Поэтому это не только инфраструктурный проект. Это проект, задача которого — чтобы жизнь в этих регионах стала гораздо лучше, чем была 6 октября. Для того чтобы она была привлекательной для граждан страны, которые хотят там продолжить жить или переехать туда жить. Есть немало обращений: люди хотят — возможно, это такая сионистская реакция на ситуацию, — переехать сейчас жить на юг или на север. Например, на юге в кибуцах, которые пострадали в этой ужасной резне 7 октября, уже длинные очереди из желающих туда переселиться.

— Вы говорите, что цифр еще нет...

— Цифры, которыми я распоряжаюсь, есть. Это 30 миллиардов шекелей, бюджет на пять лет. Это очень большая сумма, надо сказать, что практически больше, чем бюджет любого израильского министерства. Я был министром в Министерстве строительства, Министерстве абсорбции, Министерстве экологии. Это достаточно большие министерства, особенно Минстрой. Но я никогда не распоряжался суммой в 30 миллиардов шекелей. Такими бюджетами распоряжаются у нас только министерства здравоохранения, обороны и образования. Таков там порядок сумм. В общем, практически больше никто. Может быть, еще система социального обеспечения, там тоже десятки миллиардов.

— Что больше пострадало от войны — север или юг?

— Они по-разному пострадали. На юге физически пострадало только небольшое количество поселков. Но есть очень сильный психологический, моральный ущерб, особенно людям, которые все это пережили. Для них вернуться назад в то место, где все происходило, очень непросто. Им нужна уверенность в том, что в следующий раз они будут защищены. Это психологически непростое решение.

Я понимаю этих людей, особенно родителей маленьких детей, которые все это пережили. Представьте себе, дети, которые там были заперты в убежищах, мамадах, в комнатах этих с родителями, когда террористы пытались ворваться внутрь. Практически нет такого ребенка, у которого нет какого-то друга или близкого родственника, который бы не пострадал и не был захвачен заложником. Ситуация ужасная, когда ты слышишь их рассказы. Особенно это касается жителей кибуцев и поселков. Сдерот меньше, но тоже было. На юге это проблема больше такого рода.

На севере тоже есть психологическая проблема вернуться, но на севере есть и другое — отсутствие дома более года. Это беспрецедентно в истории Израиля, когда люди были эвакуированы так надолго. Фактически будет полтора года, потому что возвращение начнется не раньше первого марта.

— То есть гостиницы продлят до 1 марта, а потом будет какое-то организованное переселение?

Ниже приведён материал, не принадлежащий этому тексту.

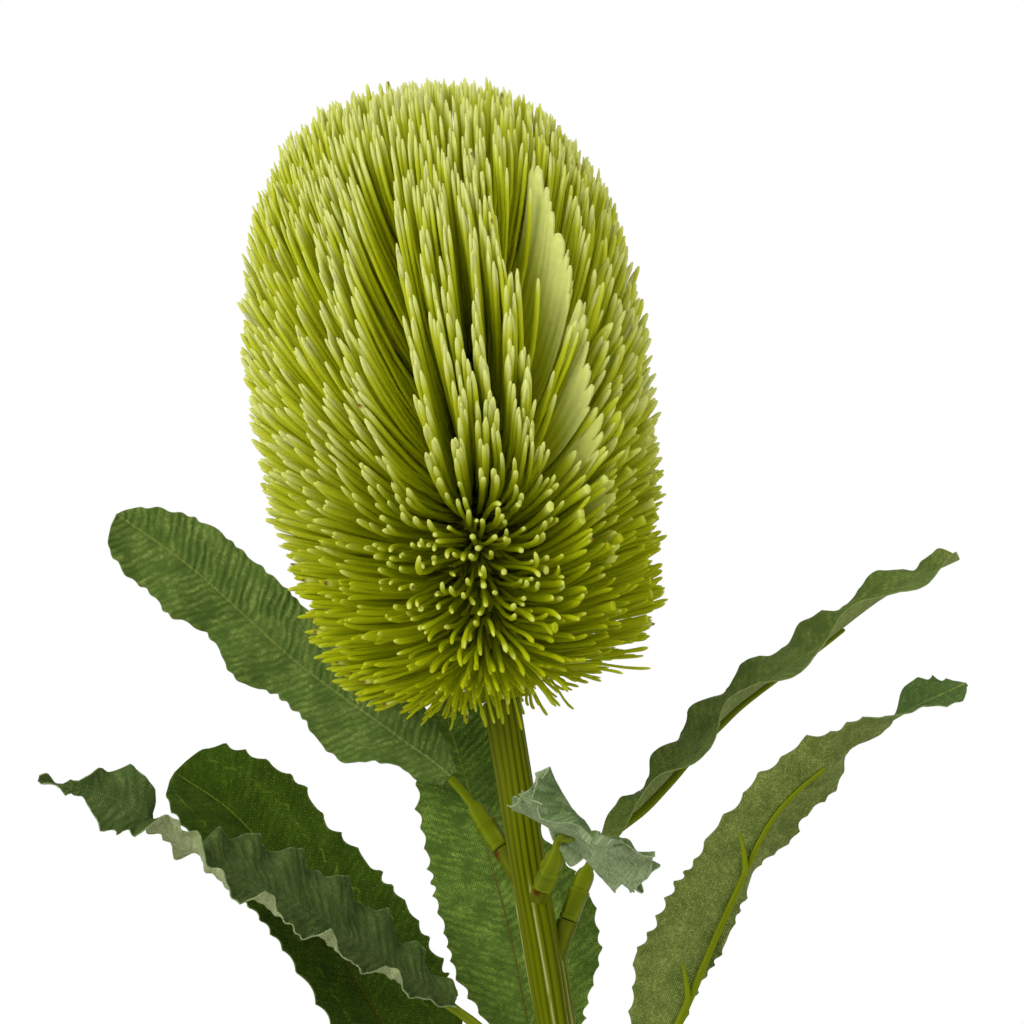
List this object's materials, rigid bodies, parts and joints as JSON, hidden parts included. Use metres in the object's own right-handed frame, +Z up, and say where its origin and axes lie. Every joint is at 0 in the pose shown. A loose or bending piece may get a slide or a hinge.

— Потом будет плавный процесс переселения — так же, как было на юге. Я считаю, что государство должно дать возможность людям, дети которых уже начали учиться, если они не хотят возвращаться посередине учебного года, закончить учебный год там, где они учатся. Сегодня у многих есть подписанные договоры об аренде квартир до конца учебного года. Поэтому мы создадим механизм, который позволит тем, кто хочет вернуться, вернуться.

И они будут стимулированы так же, как было и на юге. А те, кто захочет остаться, получат некоторую сумму, которая позволит им или вернуться в свои дома и использовать это как подъемные средства (то есть это будет в их распоряжении сумма), или при помощи этой суммы продолжить платить за съем до конца июня этого года, чтобы позволить детям завершить учебный год и только потом вернуться. То есть каждый примет свое решение.

Точно так же те, кто в гостиницах, если захотят, они смогут вернуться сразу и получить эту сумму или остаться до конца июня и тогда, соответственно, не получить соответствующий подарок. Так же, как это работало на юге.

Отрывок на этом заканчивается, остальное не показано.